Data shown
· · · · · · ·
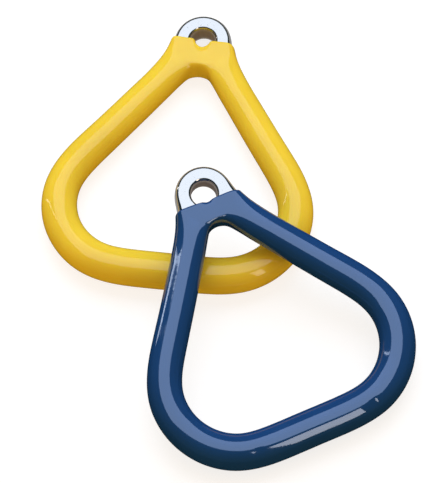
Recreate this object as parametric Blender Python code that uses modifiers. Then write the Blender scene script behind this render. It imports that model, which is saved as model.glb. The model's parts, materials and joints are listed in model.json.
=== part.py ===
"""A pair of coated triangle trapeze rings, one lying flat and one leaning on it.

Each ring is one metal casting with a hanging eye, dipped in vinyl up to a line across the eye.
Metres, +Z up. A ring's own frame has its origin at the middle of the bottom bar's centreline,
+Y towards the eye and +Z out of its upper face.
"""

import math

import bmesh
import bpy
import numpy as np
from mathutils import Euler, Matrix, Vector

# The casting
FOOT_RADIUS = 0.0100  # of the bottom bar
TAPER = 0.0093  # how much thinner the bar is, for each unit further from the bottom bar
APEX_HEIGHT = 0.1660  # where the two legs' centrelines would meet, above the bottom bar's
FOOT_HALF_WIDTH = 0.1164  # where a leg's centreline would meet the bottom bar's, from the middle
CORNER_RADIUS = 0.0451
EYE_HEIGHT = 0.1625
EYE_RADIUS = 0.0183
EYE_HALF_THICKNESS = 0.0080
EYE_ROUNDING = 0.0022
EYE_FLAT_MARGIN = 0.0030  # from the hole or the rim to where the eye's faces are truly flat
HOLE_RADIUS = 0.0078
ARCH_RADIUS = 0.0100  # the top of the hand opening, under the eye
ARCH_TOP = 0.1445  # above the bottom bar's centreline

# The dipped coating
COATING = 0.0016
FIT_GAP = 0.0003  # between the coating and the casting
DIP_ABOVE_EYE = {"yellow": -0.0004, "blue": -0.0050}
DIP_BOX = 0.1  # the side of the box that takes away everything past the dip line

# How the two rings lie: the place of each bottom bar's middle, and the turn about +Z
PLACE = {"yellow": (-0.0367, -0.0222), "blue": (0.0415, -0.1397)}
TURN = {"yellow": math.radians(-13.4), "blue": math.radians(18.4)}
FLAT_TILT = -math.atan(TAPER)  # the flat ring lies on its tapered legs, its eye end lower
MOST_LEAN = 0.6
REST_GAP = 0.0004  # between the leaning ring and the one under it
PATH_STEPS = 90  # along each straight and each bend, where the gap is measured

# The coarse cage under the subdivision surface
BAR_SIDES = 10
ARC_STEPS = 5
EYE_ANGLES = (0, 24, 48, 72, 96, 130, 164, 180)  # from the eye's top, in degrees
LEG_OPENING = (96, 130, 164)  # where a leg leaves the eye
RIM_EDGES = slice(4, 7)  # the edges of the eye's section that go round its rim
LEG_STATIONS = (0.028, 0.058, 0.092)  # from the legs' meeting point

SHARP_ANGLE = math.radians(35)  # edges sharper than this are shaded sharp
COLOURS = {
    "metal": ((0.85, 0.86, 0.88), 0.12, 1.0),
    "yellow": ((0.86, 0.60, 0.04), 0.2, 0.0),
    "blue": ((0.02, 0.07, 0.24), 0.2, 0.0),
}


def clear_scene():
    for obj in list(bpy.data.objects):
        bpy.data.objects.remove(obj, do_unlink=True)


def bspline_pull(step):
    """How far a cubic subdivision pulls a circle of control points in, as a share of its radius."""
    return (2 + math.cos(step)) / 3


def bar_radius(height):
    """The bar's radius at a height above the bottom bar's centreline."""
    return FOOT_RADIUS - TAPER * height


def bar_outline(radius):
    """A bar's round section as (outward, up) control points, starting at its top."""
    reach = radius / bspline_pull(2 * math.pi / BAR_SIDES)
    turns = (math.pi / 2 - 2 * math.pi * k / BAR_SIDES for k in range(BAR_SIDES))
    return [(reach * math.cos(a), reach * math.sin(a)) for a in turns]


def eye_outline(outer, grow):
    """The eye's section as (outward, up) control points, flat above and below, round at the rim."""
    half = EYE_HALF_THICKNESS + grow
    inner = HOLE_RADIUS - grow
    rim = half - EYE_ROUNDING
    top = [
        (inner, rim),
        (inner + EYE_ROUNDING / 2, half),
        (inner + EYE_FLAT_MARGIN, half),
        (outer - EYE_FLAT_MARGIN, half),
        (outer - EYE_ROUNDING, half),
        (outer, rim),
    ]
    return top + [(u, -w) for u, w in reversed(top)]


def add_section(bm, centre, outward, outline):
    """Adds a closed loop of edges: outline lies in the plane of outward and +Z, about centre."""
    up = Vector((0, 0, 1))
    verts = [bm.verts.new(centre + outward * u + up * w) for u, w in outline]
    return [bm.edges.new((a, b)) for a, b in zip(verts, verts[1:] + verts[:1])]


def bridge(bm, sections):
    for first, second in zip(sections, sections[1:]):
        bmesh.ops.bridge_loops(bm, edges=first + second)


def arch_reach(degrees):
    """From the eye's axis to the arch over the hand opening, at an angle from the eye's top."""
    aside = math.radians(180 - degrees)
    drop = EYE_HEIGHT - ARCH_TOP + ARCH_RADIUS
    half_chord = math.sqrt(ARCH_RADIUS**2 - (drop * math.sin(aside)) ** 2)
    return drop * math.cos(aside) - half_chord


def eye_reach(degrees):
    """The eye's outer radius, which grows into the web between the legs."""
    if degrees >= LEG_OPENING[-1]:
        return arch_reach(degrees)
    if degrees > LEG_OPENING[0]:
        return (EYE_RADIUS + arch_reach(LEG_OPENING[-1])) / 2
    return EYE_RADIUS


def eye_sections(bm, grow):
    """The right half of the eye, from its top round to the arch over the hand opening."""
    centre = Vector((0, EYE_HEIGHT, 0))
    sections = []
    for k, degrees in enumerate(EYE_ANGLES):
        before = degrees - EYE_ANGLES[k - 1] if k else EYE_ANGLES[1]
        after = EYE_ANGLES[k + 1] - degrees if degrees < 180 else before
        pull = (bspline_pull(math.radians(before)) + bspline_pull(math.radians(after))) / 2
        angle = math.radians(degrees)
        outline = [(u / pull, w) for u, w in eye_outline(eye_reach(degrees) + grow, grow)]
        outward = Vector((math.sin(angle), math.cos(angle), 0))
        sections.append(add_section(bm, centre, outward, outline))
    return sections


def open_for_leg(bm, sections):
    """Takes away the eye's rim where the right leg leaves it, and returns the opening's edges."""
    rim = set()
    for degrees, section in zip(EYE_ANGLES, sections):
        if degrees in LEG_OPENING:
            for edge in section[RIM_EDGES]:
                rim.update(edge.verts)
    faces = [face for face in bm.faces if rim.issuperset(face.verts)]
    bmesh.ops.delete(bm, geom=faces, context="FACES")
    return [e for e in bm.edges if e.is_boundary and max(v.co.x for v in e.verts) > 1e-6]


def direction(angle):
    return Vector((math.cos(angle), math.sin(angle), 0))


def right_corner():
    """The slope of the right leg, and the centre that its bottom corner bends about."""
    slope = math.atan2(APEX_HEIGHT, FOOT_HALF_WIDTH)
    tangent = CORNER_RADIUS / math.tan(slope / 2)
    return slope, Vector((FOOT_HALF_WIDTH - tangent, CORNER_RADIUS, 0))


def leg_and_foot_stations():
    """(centre, outward direction, swell) down the right leg, round the corner to the middle."""
    slope, middle = right_corner()
    apex = Vector((0, APEX_HEIGHT, 0))
    outward = direction(math.pi / 2 - slope)
    stations = [(apex + direction(-slope) * along, outward, 1) for along in LEG_STATIONS]
    turn = math.pi - slope
    pull = bspline_pull(turn / ARC_STEPS)
    for k in range(ARC_STEPS + 1):
        outward = direction(math.pi / 2 - slope - turn * k / ARC_STEPS)
        swell = 1 / pull if 0 < k < ARC_STEPS else 1 / math.sqrt(pull)
        stations.append((middle + outward * CORNER_RADIUS * swell, outward, swell))
    stations.append((Vector((0, 0, 0)), Vector((0, -1, 0)), 1))
    return stations


def casting_shape(name, grow):
    """The casting's outer shape, grown outward, as a mesh object in the ring's own frame."""
    bm = bmesh.new()
    eye = eye_sections(bm, grow)
    bridge(bm, eye)
    sections = [open_for_leg(bm, eye)]
    for centre, outward, swell in leg_and_foot_stations():
        outline = [(u * swell, w) for u, w in bar_outline(bar_radius(centre.y) + grow)]
        sections.append(add_section(bm, centre, outward, outline))
    bridge(bm, sections)
    bmesh.ops.recalc_face_normals(bm, faces=bm.faces)
    mesh = bpy.data.meshes.new(name)
    bm.to_mesh(mesh)
    bm.free()
    obj = bpy.data.objects.new(name, mesh)
    bpy.context.scene.collection.objects.link(obj)
    mirror = obj.modifiers.new("other half", "MIRROR")
    mirror.merge_threshold = 0.0001
    surface = obj.modifiers.new("smooth", "SUBSURF")
    surface.levels = surface.render_levels = 1
    return obj


def solid_of(obj):
    """A new object holding the mesh that obj's modifiers make, with obj removed."""
    evaluated = obj.evaluated_get(bpy.context.evaluated_depsgraph_get())
    mesh = bpy.data.meshes.new_from_object(evaluated)
    name = obj.name
    bpy.data.objects.remove(obj, do_unlink=True)
    mesh.name = name
    return bpy.data.objects.new(name, mesh)


def hide_cutter(obj, cutters, frame):
    cutters.objects.link(obj)
    obj.parent = frame
    obj.hide_render = True
    obj.display_type = "WIRE"


def box_above_dip(name, dip_height):
    """A box over everything past the dip line, which crosses the eye square to its length."""
    bm = bmesh.new()
    bmesh.ops.create_cube(bm, size=DIP_BOX)
    bmesh.ops.translate(bm, verts=bm.verts, vec=(0, dip_height + DIP_BOX / 2, 0))
    mesh = bpy.data.meshes.new(name)
    bm.to_mesh(mesh)
    bm.free()
    return bpy.data.objects.new(name, mesh)


def material(name, colour, roughness, metallic):
    made = bpy.data.materials.new(name)
    made.use_nodes = True
    shader = made.node_tree.nodes["Principled BSDF"]
    shader.inputs["Base Color"].default_value = (*colour, 1)
    shader.inputs["Roughness"].default_value = roughness
    shader.inputs["Metallic"].default_value = metallic
    return made


def finish(obj, collection, frame, finish_name):
    collection.objects.link(obj)
    obj.parent = frame
    obj.data.materials.clear()
    obj.data.materials.append(material(finish_name, *COLOURS[finish_name]))
    obj.data.shade_smooth()
    obj.data.set_sharp_from_angle(angle=SHARP_ANGLE)


def cut(obj, cutter):
    boolean = obj.modifiers.new("cut " + cutter.name, "BOOLEAN")
    boolean.operation = "DIFFERENCE"
    boolean.solver = "EXACT"
    boolean.object = cutter


def build_ring(colour, collection, cutters, frame):
    """One ring: the casting, and the vinyl skin that covers it up to the dip line."""
    casting = solid_of(casting_shape(colour + "_casting", 0))
    finish(casting, collection, frame, "metal")
    coating = solid_of(casting_shape(colour + "_coating", COATING))
    finish(coating, collection, frame, colour)
    core = solid_of(casting_shape(colour + "_core_cutter", FIT_GAP))
    dip = box_above_dip(colour + "_dip_cutter", EYE_HEIGHT + DIP_ABOVE_EYE[colour])
    for cutter in (core, dip):
        hide_cutter(cutter, cutters, frame)
        cut(coating, cutter)
    return [casting, coating]


def centreline():
    """Closely spaced points along the middle of both legs, both corners and the bottom bar."""
    slope, middle = right_corner()
    apex = Vector((0, APEX_HEIGHT, 0))
    bend_start = middle + direction(math.pi / 2 - slope) * CORNER_RADIUS
    turn = math.pi - slope
    right = [apex.lerp(bend_start, k / PATH_STEPS) for k in range(PATH_STEPS)]
    for k in range(PATH_STEPS):
        angle = math.pi / 2 - slope - turn * k / PATH_STEPS
        right.append(middle + direction(angle) * CORNER_RADIUS)
    right += [Vector((middle.x * k / PATH_STEPS, 0, 0)) for k in range(PATH_STEPS + 1)]
    return right + [Vector((-point.x, point.y, 0)) for point in right]


def ring_matrix(colour, lean):
    """A ring's place: its bottom bar lies on z = 0 and its eye end is raised by the lean."""
    place = Vector((*PLACE[colour], FOOT_RADIUS + COATING))
    return Matrix.LocRotScale(place, Euler((lean, 0, TURN[colour])), None)


def least_gap(lean):
    """The smallest gap between the flat ring and the other one at a lean."""
    path = centreline()
    radii = np.array([bar_radius(point.y) + COATING for point in path])
    flat = ring_matrix("yellow", FLAT_TILT)
    leaning = ring_matrix("blue", lean)
    under = np.array([flat @ point for point in path])
    over = np.array([leaning @ point for point in path])
    apart = np.linalg.norm(under[:, None] - over[None], axis=2)
    return (apart - radii[:, None] - radii[None]).min()


def resting_lean():
    """The lean at which the one ring comes to lie on the other, found by halving."""
    low, high = 0.0, MOST_LEAN
    while high - low > 1e-5:
        lean = (low + high) / 2
        if least_gap(lean) < REST_GAP:
            low = lean
        else:
            high = lean
    return high


def add_frame(colour, lean, collection):
    frame = bpy.data.objects.new(colour + "_frame", None)
    frame.empty_display_size = 0.03
    frame.rotation_mode = "XYZ"
    frame.matrix_world = ring_matrix(colour, lean)
    collection.objects.link(frame)
    return frame


def stand_on_origin(parts, frames):
    """Moves the frames so that the pair stands on z = 0, centred on the origin."""
    depsgraph = bpy.context.evaluated_depsgraph_get()
    points = []
    for part in parts:
        mesh = part.evaluated_get(depsgraph).data
        points += [part.matrix_world @ vert.co for vert in mesh.vertices]
    low = [min(point[axis] for point in points) for axis in range(3)]
    high = [max(point[axis] for point in points) for axis in range(3)]
    shift = Vector(((low[0] + high[0]) / 2, (low[1] + high[1]) / 2, low[2]))
    for frame in frames:
        frame.location -= shift


def main():
    clear_scene()
    rings = bpy.data.collections.new("Trapeze rings")
    cutters = bpy.data.collections.new("Cutters")
    for collection in (rings, cutters):
        bpy.context.scene.collection.children.link(collection)
    leans = {"yellow": FLAT_TILT, "blue": resting_lean()}
    frames = []
    parts = []
    for colour, lean in leans.items():
        frame = add_frame(colour, lean, rings)
        frames.append(frame)
        parts += build_ring(colour, rings, cutters, frame)
    bpy.context.view_layer.update()
    stand_on_origin(parts, frames)


main()
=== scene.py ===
import json
import math

import bmesh
import bpy
from mathutils import Matrix, Vector, noise
from mathutils.bvhtree import BVHTree


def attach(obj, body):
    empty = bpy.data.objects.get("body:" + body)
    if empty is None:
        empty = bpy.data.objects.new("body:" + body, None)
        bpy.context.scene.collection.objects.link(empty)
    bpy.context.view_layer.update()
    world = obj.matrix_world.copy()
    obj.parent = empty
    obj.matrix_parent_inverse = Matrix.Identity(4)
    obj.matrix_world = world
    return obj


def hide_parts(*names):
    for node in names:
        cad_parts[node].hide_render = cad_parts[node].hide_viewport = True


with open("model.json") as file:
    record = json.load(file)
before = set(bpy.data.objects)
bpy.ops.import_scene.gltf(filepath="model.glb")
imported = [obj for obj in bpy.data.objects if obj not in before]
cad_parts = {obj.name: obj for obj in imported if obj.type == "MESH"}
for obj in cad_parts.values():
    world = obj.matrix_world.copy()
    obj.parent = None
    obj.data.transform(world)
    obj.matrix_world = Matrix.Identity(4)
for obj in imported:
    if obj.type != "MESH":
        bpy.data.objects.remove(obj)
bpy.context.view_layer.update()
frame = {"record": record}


# The places of the two rings. One lies flat and the other leans on it. Each ring's own origin is the
# middle of its grip bar, with +Y towards its hanging eye and +Z out of its upper face, and is found
# from a mount on the flat face round the hole, a little to one side of the top.
EYE_HEIGHT = 0.1625
EYE_HALF_THICKNESS = 0.0080
MOUNT_FROM_EYE = 0.0135
MOUNT_ANGLE = math.radians(6)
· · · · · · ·
Goal of the exercise
Reproduce the lines word for word, starting at the one holding "obj.matrix_world = world" and ending at the final line of the material above.

Final result
    obj.matrix_world = world
    return obj


def hide_parts(*names):
    for node in names:
        cad_parts[node].hide_render = cad_parts[node].hide_viewport = True


with open("model.json") as file:
    record = json.load(file)
before = set(bpy.data.objects)
bpy.ops.import_scene.gltf(filepath="model.glb")
imported = [obj for obj in bpy.data.objects if obj not in before]
cad_parts = {obj.name: obj for obj in imported if obj.type == "MESH"}
for obj in cad_parts.values():
    world = obj.matrix_world.copy()
    obj.parent = None
    obj.data.transform(world)
    obj.matrix_world = Matrix.Identity(4)
for obj in imported:
    if obj.type != "MESH":
        bpy.data.objects.remove(obj)
bpy.context.view_layer.update()
frame = {"record": record}


# The places of the two rings. One lies flat and the other leans on it. Each ring's own origin is the
# middle of its grip bar, with +Y towards its hanging eye and +Z out of its upper face, and is found
# from a mount on the flat face round the hole, a little to one side of the top.
EYE_HEIGHT = 0.1625
EYE_HALF_THICKNESS = 0.0080
MOUNT_FROM_EYE = 0.0135
MOUNT_ANGLE = math.radians(6)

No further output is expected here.